§ **What you should do**
Output only the lines running from the line bearing "Model this object" through the line bearing "field_r = 20.5; // [12:0.1:28]", character for character.

§ **Task inputs**
= = = = = = =
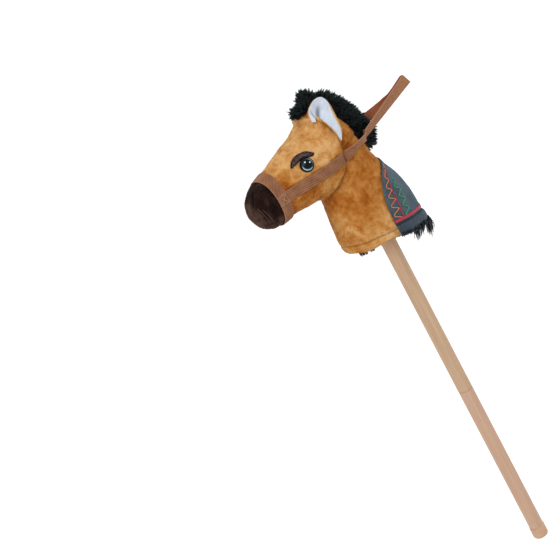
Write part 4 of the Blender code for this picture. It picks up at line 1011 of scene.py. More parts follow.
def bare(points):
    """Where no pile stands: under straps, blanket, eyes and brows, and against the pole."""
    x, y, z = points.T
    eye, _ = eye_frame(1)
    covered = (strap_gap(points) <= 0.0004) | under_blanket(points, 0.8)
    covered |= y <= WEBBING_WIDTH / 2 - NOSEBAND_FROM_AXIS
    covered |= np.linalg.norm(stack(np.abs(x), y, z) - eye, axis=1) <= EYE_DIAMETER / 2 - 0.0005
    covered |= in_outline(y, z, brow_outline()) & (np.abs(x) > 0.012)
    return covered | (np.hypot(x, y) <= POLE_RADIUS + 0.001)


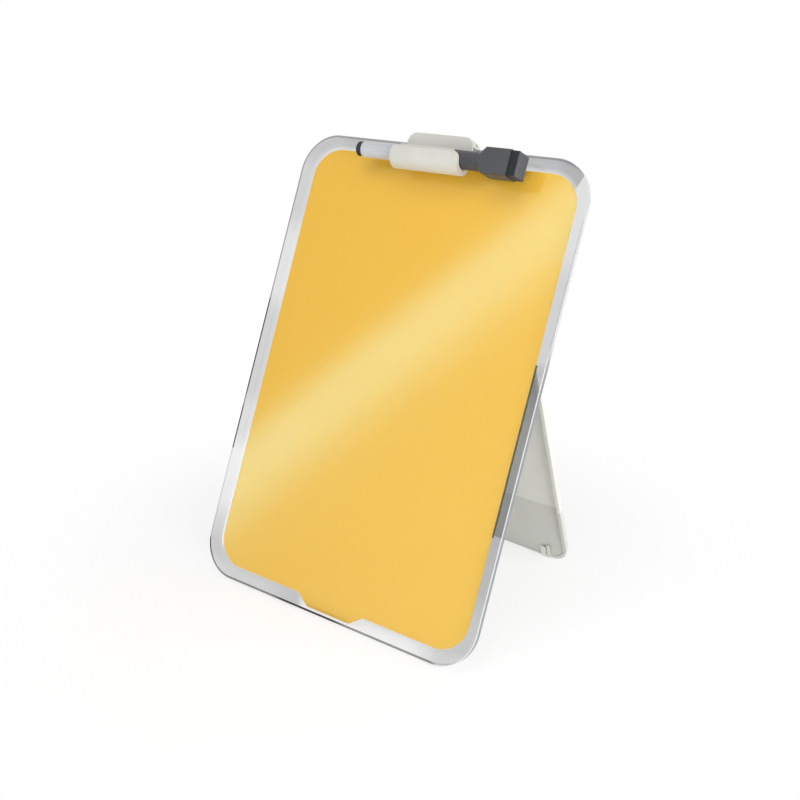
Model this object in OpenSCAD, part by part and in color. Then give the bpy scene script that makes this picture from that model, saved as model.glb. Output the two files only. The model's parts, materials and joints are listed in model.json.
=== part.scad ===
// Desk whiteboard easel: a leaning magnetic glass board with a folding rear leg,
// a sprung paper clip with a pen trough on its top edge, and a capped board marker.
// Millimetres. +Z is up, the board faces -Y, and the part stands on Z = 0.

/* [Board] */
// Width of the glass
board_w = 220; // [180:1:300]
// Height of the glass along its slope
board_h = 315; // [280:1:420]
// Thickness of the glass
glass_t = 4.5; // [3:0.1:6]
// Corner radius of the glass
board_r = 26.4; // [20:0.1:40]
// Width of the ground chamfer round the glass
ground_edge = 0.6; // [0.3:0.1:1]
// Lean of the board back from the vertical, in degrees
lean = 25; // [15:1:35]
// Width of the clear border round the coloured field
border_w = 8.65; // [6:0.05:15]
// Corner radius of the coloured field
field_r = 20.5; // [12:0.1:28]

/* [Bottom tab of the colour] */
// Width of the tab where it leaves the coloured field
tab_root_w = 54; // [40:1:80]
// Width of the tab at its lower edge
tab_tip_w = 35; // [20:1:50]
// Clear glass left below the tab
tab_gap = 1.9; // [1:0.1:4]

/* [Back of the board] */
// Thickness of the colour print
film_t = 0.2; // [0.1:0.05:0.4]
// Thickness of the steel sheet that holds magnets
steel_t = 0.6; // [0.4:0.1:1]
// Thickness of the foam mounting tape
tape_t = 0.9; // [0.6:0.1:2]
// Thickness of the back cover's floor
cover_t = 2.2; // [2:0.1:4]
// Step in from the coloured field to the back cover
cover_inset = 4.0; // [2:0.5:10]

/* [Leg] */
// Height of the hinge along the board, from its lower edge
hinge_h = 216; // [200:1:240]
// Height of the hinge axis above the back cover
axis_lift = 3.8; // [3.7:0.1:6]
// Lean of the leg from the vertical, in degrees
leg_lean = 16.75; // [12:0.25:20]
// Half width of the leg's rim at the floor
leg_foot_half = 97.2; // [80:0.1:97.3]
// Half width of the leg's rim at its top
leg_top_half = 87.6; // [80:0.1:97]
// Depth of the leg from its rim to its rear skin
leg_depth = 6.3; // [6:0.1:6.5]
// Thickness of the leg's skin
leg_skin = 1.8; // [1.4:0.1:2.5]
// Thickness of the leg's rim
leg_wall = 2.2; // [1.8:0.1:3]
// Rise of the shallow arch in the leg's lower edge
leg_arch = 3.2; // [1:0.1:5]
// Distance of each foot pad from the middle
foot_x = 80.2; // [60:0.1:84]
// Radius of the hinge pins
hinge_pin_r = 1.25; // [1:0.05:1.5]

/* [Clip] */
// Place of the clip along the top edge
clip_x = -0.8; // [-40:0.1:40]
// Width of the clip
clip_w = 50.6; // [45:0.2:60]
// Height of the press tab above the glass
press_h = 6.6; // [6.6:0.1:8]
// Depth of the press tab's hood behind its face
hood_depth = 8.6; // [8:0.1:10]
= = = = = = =
§ **Result for this task**
Model this object in OpenSCAD, part by part and in color. Then give the bpy scene script that makes this picture from that model, saved as model.glb. Output the two files only. The model's parts, materials and joints are listed in model.json.
=== part.scad ===
// Desk whiteboard easel: a leaning magnetic glass board with a folding rear leg,
// a sprung paper clip with a pen trough on its top edge, and a capped board marker.
// Millimetres. +Z is up, the board faces -Y, and the part stands on Z = 0.

/* [Board] */
// Width of the glass
board_w = 220; // [180:1:300]
// Height of the glass along its slope
board_h = 315; // [280:1:420]
// Thickness of the glass
glass_t = 4.5; // [3:0.1:6]
// Corner radius of the glass
board_r = 26.4; // [20:0.1:40]
// Width of the ground chamfer round the glass
ground_edge = 0.6; // [0.3:0.1:1]
// Lean of the board back from the vertical, in degrees
lean = 25; // [15:1:35]
// Width of the clear border round the coloured field
border_w = 8.65; // [6:0.05:15]
// Corner radius of the coloured field
field_r = 20.5; // [12:0.1:28]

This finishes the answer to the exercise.